Furthermore, the risk assessment will take place in a highly obscure manner, particularly since the Directive fails to prescribe comprehensively and in detail how the data will be analysed. The underlying rationale is the profiling of all passengers and the identifying of behavioural patterns in a probabilistic logic, but nowhere in the Directive it is indicated that this is indeed the case. This lack of clarity raises concerns considering that the recently adopted Data Protection Directive includes a definition of profiling (Article 3(4)). Moreover, it is stated that ‘relevant databases’ may be consulted, however, it is not clear which these are. For instance, a possible examination on a routine basis of the databases storing asylum seekers’ fingerprints’ or visa applicants’ data (Eurodac and VIS respectively) will frustrate their legal framework, resulting in a domino effect of multiple function creeps. It may even grow the appetite for Member States to desire the systematic processing of EU nationals’ personal data in centralised databases in the name of a more ‘efficient’ fight against terrorism.
This ambiguous modus operandi of PIUs may even call into question the extent to which the interference with privacy is ‘in accordance with law’ (Article 8(2) ECHR) or in EU terms ‘provided for by law’ (Article 52(1) EU Charter). According to settled case law of the ECtHR, every piece of legislation should meet the requirements of accessibility and foreseeability as to its effects (Rotaru v Romania). The lack of clear rules as to how the processing of data will take place may suggest that travellers cannot foresee the full extent of the legislation.
Another contested issue is the ambiguous definitions of terrorism and serious crimes at EU level. The offences falling under the remits of terrorism are currently revised, which had led to criticism for lack of clarity, whereas the definition of serious offences (acts punishable by a custodial sentence or detention order of a maximum period of three years or longer) constitutes a relatively low threshold, particularly in those Member States where domestic criminal law allows for potentially long custodial sentences for minor crimes. In addition, as regards the conditions of access by national competent authorities, the requirement that the request must be based on ‘sufficient indication’ seems to falls short of the criteria established in Digital Rights Ireland. The threshold is particularly low and may lead to generalised consultation by law enforcement authorities, whereas it is uncertain who will check that there is indeed sufficient indication. As for the offences covered by the scope of the Directive, although Annex II sets out a list in this regard, PNR data could still be used for other offences, including minor ones, when these are detected in the course of enforcement action further to the initial processing.
Moreover, in relation to the period for which the data will be retained, it appears that the EU institutions by no means have a clear understanding of what constitutes a proportionate retention period. For instance, the 2007 proposal envisaged an extensive retention period of five years, after which time the data would be depersonalised and kept for another eight years, whereas the 2011 proposal prescribed a significantly reduced initial retention period of 30 days, after which the data would be anonymised and kept for a further period of five years.
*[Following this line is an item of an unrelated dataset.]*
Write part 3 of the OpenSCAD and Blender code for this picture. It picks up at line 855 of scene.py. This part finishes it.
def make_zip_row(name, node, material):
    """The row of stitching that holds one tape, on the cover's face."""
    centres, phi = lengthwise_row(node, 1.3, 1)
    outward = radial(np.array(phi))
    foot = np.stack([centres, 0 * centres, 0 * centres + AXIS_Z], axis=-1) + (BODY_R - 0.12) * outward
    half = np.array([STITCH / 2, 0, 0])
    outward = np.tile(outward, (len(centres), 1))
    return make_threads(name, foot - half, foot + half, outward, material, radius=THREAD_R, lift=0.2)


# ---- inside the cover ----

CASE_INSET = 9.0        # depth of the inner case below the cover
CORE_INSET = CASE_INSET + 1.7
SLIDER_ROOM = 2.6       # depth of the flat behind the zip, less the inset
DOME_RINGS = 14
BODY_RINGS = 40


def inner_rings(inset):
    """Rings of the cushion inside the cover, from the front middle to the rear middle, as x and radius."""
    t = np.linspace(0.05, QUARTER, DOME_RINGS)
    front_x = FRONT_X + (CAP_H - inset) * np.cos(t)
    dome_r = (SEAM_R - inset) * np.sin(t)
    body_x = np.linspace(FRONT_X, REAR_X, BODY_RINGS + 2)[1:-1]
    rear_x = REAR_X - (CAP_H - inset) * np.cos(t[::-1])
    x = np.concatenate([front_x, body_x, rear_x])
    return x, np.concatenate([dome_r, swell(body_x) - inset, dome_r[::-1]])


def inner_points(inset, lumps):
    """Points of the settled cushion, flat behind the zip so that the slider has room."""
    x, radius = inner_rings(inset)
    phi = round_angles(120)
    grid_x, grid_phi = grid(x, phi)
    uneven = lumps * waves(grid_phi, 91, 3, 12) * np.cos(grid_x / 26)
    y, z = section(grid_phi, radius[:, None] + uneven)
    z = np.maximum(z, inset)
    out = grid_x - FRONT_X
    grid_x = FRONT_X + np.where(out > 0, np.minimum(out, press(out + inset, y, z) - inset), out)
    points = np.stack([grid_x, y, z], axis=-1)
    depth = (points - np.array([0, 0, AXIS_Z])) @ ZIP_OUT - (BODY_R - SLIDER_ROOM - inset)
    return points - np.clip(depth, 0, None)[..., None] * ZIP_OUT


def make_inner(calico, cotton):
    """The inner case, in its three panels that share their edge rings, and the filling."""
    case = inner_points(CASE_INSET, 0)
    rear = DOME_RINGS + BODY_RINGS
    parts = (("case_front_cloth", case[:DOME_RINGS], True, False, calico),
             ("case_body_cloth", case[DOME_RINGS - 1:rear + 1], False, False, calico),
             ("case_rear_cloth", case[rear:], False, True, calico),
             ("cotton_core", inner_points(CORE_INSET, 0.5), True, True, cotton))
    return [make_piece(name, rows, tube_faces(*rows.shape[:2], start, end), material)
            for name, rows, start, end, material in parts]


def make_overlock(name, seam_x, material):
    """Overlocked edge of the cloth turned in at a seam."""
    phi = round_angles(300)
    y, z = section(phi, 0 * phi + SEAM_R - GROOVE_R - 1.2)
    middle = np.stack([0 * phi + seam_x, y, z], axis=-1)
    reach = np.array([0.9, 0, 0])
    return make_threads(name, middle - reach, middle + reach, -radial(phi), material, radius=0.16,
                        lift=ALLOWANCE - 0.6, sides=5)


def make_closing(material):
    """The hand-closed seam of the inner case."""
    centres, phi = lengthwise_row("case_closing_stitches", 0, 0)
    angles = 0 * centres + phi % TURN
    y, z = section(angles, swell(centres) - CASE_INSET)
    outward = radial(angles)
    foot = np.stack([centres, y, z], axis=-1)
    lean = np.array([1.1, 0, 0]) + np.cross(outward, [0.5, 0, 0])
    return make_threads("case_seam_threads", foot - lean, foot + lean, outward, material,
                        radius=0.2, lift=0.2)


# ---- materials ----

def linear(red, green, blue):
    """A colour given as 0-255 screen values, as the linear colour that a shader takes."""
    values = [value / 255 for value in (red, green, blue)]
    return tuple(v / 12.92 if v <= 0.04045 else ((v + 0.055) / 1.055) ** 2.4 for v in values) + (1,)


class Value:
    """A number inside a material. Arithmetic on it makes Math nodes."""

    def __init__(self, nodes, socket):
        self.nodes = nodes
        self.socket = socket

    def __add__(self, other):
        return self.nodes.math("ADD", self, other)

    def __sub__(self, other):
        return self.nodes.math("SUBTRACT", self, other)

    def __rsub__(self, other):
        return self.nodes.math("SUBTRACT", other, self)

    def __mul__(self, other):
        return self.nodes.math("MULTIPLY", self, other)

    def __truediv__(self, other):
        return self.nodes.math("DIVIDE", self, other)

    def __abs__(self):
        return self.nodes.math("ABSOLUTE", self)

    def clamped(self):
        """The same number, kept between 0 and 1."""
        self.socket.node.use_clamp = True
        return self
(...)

In its General Approach (Council Document 14740/15), the Council called for an extension of the initial retention period to two years, followed by another three years of storage for depersonalised data. A more privacy-friendly approach can be found in an Opinion of the Council Legal Service dating from 2011, according to which the data of passengers in risky flights would be initially retained for 30 days and then be held for an overall period of six months (Council Document 8850/11 – in German). Some Member States supported a retention period of less than 30 days (Council Document 11392/11). Although it is welcomed that there are two sets of deadlines and, more importantly, that re-personalisation may take place only under limited circumstances. However, there is no indication of why the chosen retention periods are proportionate. Furthermore, an approach suggesting a differentiation between flights at risk or not at risk, with different retention periods, seems more balanced.
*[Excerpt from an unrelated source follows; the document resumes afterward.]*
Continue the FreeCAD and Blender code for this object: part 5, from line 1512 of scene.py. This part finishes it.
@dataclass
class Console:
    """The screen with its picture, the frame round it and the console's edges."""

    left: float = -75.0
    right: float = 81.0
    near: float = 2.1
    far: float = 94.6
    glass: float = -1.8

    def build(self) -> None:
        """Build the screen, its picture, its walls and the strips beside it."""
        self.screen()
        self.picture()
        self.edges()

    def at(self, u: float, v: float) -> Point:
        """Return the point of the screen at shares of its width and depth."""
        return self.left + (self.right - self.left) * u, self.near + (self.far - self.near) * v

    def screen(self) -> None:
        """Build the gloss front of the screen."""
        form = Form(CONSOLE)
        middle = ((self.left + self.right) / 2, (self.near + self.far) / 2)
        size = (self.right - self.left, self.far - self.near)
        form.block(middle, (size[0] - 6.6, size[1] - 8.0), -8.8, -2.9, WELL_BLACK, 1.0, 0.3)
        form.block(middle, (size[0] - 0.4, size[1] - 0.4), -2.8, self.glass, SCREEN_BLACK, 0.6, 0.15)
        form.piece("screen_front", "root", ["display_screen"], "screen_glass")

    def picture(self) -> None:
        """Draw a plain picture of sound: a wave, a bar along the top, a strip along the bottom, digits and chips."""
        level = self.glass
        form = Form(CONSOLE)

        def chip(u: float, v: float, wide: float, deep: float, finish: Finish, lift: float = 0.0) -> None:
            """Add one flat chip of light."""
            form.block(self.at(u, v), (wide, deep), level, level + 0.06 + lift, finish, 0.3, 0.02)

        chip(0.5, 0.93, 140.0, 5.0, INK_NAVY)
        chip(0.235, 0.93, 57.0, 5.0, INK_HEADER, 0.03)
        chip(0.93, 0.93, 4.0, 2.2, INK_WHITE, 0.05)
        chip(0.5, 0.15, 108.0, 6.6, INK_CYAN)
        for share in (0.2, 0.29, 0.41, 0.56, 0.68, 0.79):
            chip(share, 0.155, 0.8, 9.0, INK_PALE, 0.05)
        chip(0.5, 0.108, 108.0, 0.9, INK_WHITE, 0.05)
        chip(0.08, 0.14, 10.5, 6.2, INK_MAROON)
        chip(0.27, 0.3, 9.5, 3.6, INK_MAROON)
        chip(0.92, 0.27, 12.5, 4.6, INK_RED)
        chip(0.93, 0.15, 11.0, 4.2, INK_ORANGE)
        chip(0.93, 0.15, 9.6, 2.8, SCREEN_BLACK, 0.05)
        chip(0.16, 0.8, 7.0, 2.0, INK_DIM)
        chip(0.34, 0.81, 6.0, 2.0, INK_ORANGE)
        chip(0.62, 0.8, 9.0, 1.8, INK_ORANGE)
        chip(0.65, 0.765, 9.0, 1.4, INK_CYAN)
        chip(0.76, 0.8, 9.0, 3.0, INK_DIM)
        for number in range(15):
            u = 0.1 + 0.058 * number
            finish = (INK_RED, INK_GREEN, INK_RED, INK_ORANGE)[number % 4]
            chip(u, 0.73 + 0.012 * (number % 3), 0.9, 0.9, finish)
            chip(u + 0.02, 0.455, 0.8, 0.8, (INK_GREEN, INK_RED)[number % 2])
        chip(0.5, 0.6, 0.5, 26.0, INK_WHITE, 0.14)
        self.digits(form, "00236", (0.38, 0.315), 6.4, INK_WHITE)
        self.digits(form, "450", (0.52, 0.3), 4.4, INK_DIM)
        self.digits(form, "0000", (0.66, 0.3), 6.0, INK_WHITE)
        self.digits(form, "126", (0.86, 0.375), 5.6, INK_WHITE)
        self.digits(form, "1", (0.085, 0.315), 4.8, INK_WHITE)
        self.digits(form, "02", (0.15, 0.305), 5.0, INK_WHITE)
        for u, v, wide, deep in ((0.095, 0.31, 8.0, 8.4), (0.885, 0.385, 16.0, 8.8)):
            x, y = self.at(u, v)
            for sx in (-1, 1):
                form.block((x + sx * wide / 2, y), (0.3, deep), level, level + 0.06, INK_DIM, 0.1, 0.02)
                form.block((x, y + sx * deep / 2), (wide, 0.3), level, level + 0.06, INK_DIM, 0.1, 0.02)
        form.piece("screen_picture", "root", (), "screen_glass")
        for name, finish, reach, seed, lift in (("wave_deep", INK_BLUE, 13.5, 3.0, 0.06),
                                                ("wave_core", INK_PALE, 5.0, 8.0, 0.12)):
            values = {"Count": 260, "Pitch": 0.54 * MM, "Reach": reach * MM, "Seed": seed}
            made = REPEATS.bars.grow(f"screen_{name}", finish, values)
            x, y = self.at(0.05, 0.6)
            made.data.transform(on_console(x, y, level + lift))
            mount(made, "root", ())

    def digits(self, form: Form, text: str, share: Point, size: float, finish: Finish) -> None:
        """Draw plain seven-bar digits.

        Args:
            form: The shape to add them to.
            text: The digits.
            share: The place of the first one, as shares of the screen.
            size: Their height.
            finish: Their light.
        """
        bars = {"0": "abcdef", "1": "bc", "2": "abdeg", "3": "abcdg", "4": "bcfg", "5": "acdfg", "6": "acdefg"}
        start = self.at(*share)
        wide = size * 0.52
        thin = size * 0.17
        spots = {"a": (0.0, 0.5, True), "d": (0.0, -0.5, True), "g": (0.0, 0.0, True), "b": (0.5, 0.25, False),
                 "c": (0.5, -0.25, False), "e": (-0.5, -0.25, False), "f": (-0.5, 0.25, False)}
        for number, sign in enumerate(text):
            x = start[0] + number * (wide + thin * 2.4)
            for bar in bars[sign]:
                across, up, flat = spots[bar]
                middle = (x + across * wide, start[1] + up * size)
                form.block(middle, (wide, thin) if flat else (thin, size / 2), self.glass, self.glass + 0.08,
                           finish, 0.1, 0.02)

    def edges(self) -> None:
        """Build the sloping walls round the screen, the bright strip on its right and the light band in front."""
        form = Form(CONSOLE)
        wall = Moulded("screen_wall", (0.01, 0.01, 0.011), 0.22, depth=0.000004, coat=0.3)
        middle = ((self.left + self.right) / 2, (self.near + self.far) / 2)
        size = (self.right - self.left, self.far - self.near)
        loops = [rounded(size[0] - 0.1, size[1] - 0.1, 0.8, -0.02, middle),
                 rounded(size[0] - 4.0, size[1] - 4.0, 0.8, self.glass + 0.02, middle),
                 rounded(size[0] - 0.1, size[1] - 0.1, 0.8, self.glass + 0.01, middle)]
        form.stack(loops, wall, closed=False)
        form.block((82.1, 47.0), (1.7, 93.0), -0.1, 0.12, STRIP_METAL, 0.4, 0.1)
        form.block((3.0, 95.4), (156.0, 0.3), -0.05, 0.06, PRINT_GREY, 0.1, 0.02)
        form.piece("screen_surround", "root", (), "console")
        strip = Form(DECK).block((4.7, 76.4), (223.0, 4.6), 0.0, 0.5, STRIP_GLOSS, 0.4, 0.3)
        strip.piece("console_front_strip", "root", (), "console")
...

4. Free movement and citizenship concerns
In addition to the privacy challenges highlighted above, another point of concern is whether the processing of PNR data, including on intra-EU flights, could infringe free movement enjoyed by EU citizens. In this respect, the Commission Legal Service found that the EU PNR does not obstruct free movement (see Council Document 8230/11, which is partially available to the public, although the outcome of the opinion is attested in Council Document 8016/11). Nonetheless, the Parliament managed to include a reference that any assessments on the basis of PNR data shall not jeopardise the right of entry to the territory of the Member States concerned (in Article 4). The extent to which this reference is sufficient is doubtful.
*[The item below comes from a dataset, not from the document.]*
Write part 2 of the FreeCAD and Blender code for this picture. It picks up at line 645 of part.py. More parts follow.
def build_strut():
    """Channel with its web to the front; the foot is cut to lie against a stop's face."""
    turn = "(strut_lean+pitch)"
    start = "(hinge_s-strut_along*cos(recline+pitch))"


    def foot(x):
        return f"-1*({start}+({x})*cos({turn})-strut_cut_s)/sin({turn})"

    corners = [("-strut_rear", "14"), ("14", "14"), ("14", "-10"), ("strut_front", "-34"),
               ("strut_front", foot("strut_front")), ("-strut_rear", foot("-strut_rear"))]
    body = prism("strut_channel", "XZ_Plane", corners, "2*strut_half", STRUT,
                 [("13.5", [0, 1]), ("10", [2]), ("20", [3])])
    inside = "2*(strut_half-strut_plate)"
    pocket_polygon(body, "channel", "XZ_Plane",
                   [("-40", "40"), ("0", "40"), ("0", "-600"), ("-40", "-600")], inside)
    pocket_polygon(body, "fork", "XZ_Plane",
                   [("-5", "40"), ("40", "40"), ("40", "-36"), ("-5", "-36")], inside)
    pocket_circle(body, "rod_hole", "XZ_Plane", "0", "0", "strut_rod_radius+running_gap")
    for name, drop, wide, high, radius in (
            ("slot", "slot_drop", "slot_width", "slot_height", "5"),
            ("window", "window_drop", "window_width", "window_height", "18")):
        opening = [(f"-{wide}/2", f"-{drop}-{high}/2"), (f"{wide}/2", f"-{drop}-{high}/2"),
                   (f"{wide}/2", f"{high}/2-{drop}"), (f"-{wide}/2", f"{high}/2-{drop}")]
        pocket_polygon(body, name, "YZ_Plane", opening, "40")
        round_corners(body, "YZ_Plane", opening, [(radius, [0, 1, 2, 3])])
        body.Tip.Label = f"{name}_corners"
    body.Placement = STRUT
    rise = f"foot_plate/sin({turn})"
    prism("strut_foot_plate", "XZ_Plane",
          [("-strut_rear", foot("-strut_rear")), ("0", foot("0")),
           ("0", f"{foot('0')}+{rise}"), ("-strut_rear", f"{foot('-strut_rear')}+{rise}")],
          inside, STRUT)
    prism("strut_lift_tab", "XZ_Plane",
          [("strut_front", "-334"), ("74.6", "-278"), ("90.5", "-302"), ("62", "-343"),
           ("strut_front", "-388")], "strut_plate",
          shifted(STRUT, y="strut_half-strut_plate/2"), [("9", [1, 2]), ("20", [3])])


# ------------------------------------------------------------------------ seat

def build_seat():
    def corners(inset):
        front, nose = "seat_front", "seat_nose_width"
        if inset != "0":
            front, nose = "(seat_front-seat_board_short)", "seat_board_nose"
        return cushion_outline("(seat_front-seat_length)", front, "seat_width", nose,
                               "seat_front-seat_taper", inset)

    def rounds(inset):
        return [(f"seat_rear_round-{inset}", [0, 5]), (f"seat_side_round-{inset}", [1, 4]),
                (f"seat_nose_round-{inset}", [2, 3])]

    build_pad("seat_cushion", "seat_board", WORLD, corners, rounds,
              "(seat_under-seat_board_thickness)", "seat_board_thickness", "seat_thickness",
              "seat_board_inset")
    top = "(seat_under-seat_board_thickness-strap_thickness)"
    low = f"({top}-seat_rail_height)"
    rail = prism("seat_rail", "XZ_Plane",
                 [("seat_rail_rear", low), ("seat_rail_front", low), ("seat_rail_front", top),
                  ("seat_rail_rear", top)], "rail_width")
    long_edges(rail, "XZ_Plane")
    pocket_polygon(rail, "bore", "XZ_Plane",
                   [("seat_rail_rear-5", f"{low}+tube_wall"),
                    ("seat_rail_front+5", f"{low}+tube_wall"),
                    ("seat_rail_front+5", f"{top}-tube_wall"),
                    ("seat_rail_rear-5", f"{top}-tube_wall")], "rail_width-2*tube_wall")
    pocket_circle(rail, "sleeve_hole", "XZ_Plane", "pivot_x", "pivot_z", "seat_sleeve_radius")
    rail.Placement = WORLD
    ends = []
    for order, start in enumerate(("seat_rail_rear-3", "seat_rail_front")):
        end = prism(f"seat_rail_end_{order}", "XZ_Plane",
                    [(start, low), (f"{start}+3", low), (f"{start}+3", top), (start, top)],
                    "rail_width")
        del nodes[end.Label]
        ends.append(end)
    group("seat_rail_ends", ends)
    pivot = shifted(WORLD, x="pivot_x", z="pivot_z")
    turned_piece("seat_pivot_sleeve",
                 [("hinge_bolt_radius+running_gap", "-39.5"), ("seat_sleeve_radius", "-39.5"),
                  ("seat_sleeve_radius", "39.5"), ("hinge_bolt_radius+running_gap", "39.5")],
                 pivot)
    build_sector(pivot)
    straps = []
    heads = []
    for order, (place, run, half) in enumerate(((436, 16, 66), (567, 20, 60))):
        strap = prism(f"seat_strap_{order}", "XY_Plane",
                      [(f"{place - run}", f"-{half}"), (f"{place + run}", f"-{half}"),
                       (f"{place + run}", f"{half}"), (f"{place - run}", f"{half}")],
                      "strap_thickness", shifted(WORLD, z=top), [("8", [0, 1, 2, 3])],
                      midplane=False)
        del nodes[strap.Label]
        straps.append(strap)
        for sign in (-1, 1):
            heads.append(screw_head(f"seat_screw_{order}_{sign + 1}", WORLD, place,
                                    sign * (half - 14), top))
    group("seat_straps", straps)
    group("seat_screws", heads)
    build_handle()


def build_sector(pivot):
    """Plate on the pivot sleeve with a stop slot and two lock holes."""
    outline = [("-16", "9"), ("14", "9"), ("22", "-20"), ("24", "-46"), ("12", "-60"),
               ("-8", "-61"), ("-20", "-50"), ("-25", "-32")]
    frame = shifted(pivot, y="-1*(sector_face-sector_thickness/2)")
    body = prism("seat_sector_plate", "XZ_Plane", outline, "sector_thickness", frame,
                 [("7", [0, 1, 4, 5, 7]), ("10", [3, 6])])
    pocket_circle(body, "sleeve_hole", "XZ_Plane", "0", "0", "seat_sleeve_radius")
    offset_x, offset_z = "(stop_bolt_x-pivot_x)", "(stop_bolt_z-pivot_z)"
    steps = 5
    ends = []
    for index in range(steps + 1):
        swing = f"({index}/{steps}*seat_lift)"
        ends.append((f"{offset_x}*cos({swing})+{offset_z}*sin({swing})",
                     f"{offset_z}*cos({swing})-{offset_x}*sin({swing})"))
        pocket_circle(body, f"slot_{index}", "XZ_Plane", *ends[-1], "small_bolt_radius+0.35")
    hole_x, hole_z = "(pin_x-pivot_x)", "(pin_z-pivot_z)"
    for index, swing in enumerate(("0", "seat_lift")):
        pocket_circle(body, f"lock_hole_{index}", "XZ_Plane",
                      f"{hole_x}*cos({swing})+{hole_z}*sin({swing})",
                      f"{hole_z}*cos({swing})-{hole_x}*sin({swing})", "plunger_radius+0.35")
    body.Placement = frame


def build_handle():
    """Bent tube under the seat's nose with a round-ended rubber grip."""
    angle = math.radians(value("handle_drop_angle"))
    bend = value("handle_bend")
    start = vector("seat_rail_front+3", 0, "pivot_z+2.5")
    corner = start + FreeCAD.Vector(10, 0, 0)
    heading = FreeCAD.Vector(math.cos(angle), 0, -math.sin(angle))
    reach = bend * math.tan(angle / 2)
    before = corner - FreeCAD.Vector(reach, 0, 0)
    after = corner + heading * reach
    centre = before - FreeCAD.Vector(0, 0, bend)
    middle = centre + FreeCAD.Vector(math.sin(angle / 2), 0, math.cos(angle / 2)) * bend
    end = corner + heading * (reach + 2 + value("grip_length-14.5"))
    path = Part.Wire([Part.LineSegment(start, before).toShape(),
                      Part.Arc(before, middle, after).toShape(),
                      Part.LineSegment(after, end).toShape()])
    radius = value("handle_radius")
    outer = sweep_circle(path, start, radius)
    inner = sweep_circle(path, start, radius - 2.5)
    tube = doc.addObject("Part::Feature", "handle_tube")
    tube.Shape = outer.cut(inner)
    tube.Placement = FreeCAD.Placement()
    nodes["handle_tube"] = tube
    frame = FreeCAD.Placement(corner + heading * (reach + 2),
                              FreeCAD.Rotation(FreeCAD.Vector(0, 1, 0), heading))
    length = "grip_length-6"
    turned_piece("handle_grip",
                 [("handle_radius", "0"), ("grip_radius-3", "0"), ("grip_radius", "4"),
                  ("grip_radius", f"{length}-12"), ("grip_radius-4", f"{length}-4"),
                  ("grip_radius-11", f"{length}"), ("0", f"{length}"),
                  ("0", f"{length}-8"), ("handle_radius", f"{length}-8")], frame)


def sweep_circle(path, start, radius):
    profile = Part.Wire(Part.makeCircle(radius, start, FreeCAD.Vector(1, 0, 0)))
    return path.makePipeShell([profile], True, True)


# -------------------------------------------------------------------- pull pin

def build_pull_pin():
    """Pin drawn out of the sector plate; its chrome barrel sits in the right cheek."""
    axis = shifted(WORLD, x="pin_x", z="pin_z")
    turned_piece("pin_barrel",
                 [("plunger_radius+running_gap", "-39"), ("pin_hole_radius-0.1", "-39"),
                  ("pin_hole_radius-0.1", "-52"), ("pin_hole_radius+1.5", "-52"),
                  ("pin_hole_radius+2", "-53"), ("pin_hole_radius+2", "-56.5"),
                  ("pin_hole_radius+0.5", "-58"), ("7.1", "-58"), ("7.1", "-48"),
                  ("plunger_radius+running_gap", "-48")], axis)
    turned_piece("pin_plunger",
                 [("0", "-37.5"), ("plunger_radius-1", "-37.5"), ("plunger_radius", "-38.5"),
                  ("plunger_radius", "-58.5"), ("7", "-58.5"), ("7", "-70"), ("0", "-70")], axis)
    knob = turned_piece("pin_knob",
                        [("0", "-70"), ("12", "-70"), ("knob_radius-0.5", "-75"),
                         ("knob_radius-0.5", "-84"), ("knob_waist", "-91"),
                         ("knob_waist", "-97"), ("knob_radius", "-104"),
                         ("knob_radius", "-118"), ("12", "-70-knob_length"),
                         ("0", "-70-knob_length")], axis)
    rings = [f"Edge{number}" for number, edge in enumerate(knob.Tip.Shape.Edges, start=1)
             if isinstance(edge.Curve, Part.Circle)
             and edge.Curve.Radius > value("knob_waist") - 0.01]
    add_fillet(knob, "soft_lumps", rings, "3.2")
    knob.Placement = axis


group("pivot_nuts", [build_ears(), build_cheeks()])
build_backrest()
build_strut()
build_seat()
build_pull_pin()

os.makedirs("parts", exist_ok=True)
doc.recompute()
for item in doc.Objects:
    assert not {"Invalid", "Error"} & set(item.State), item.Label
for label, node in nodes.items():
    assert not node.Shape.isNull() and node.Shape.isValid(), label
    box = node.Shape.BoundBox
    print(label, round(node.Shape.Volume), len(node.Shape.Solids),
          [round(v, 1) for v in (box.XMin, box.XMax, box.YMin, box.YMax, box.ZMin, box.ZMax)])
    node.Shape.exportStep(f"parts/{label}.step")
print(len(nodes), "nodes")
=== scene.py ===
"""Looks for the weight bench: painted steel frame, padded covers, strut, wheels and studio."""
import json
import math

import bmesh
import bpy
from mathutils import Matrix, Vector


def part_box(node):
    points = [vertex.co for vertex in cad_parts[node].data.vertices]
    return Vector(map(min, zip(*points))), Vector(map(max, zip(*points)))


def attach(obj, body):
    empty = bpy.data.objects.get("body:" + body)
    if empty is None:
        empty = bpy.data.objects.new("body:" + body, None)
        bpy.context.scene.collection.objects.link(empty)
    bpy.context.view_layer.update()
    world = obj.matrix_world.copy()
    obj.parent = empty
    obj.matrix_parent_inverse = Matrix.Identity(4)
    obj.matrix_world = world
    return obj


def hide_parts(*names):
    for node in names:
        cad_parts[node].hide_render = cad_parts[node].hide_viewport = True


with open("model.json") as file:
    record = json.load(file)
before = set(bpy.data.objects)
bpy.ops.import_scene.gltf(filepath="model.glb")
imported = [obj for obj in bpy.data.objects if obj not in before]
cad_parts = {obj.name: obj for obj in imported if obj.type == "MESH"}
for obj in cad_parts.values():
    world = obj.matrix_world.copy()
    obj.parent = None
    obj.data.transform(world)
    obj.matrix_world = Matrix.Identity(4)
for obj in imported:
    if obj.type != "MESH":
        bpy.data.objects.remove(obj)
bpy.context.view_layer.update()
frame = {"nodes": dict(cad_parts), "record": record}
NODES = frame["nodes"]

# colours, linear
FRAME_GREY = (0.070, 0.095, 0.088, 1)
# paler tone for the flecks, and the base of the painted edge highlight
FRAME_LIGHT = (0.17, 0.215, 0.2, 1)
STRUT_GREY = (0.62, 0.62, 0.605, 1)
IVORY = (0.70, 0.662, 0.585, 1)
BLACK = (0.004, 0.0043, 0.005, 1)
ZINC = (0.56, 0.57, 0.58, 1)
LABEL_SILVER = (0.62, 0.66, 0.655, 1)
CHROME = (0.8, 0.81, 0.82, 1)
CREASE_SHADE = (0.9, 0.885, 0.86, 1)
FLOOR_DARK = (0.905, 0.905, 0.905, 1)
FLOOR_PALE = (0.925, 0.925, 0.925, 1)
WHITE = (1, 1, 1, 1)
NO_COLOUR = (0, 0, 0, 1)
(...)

According to Article 21 of the Schengen Borders Code, police controls performed in the territory of a Member State are allowed insofar as they do not have the equivalent effect of border control. Such an effect is precluded when, inter alia, the checks are carried out on the basis of spot-checks. In Melki, the CJEU found that ‘controls on board an international train or on a toll motorway’ limiting their application to the border region ‘might (…) constitute evidence of the existence of such an equivalent effect’ (para 72). By analogy, the focus on controls at the border area to the systematic manner set out in the directive, could have the equivalent effect of a border check. The lack of any differentiation between flights at risk or not at risk (an approach that was also favoured by the Council Legal Service, Council Document 8850/11) and the fact that member States are left entirely free to determine the extent to which they monitor flights to and from other Member States could enhance the risk of falling into the category of controls with an equivalent effect to border control.
5. Conclusion
The EU PNR Directive is yet another example of how the counter-terrorism rhetoric outweighs serious fundamental rights concerns in the name of ensuring security. The storyline is well-known: after a terrorist attack, numerous ideas – either incorporated in legislative proposals that have stalled or which were ultimately too ambitious and controversial to be presented in the first place – feature on the EU agenda. The EU PNR initiative was buried due to privacy concerns and was brought back from the dead when the circumstances matured. Soon national law enforcement authorities will put their hand into the passengers’ data jar and will deploy their surveillance techniques on an unprecedented and unpredictable scale.
By internalising US standards, the EU puts the privacy of individuals under threat. The new instrument does no longer target third-country nationals only, but also EU citizens, thus marking the end of an era where instruments were used ‘solely’ on foreigners. Undoubtedly, there is a strong ‘momentum’ for justifying mass surveillance practices. In waiting for the ruling on the EU-Canada PNR Agreement, as well as the ruling on Tele2 Sverige (following up on Digital Rights Ireland), one can only hope that the CJEU will uphold its inspiring reasoning and reiterate the important limits placed on deploying surveillance practices, by giving proper weight to the fundamental right to the protection of personal data.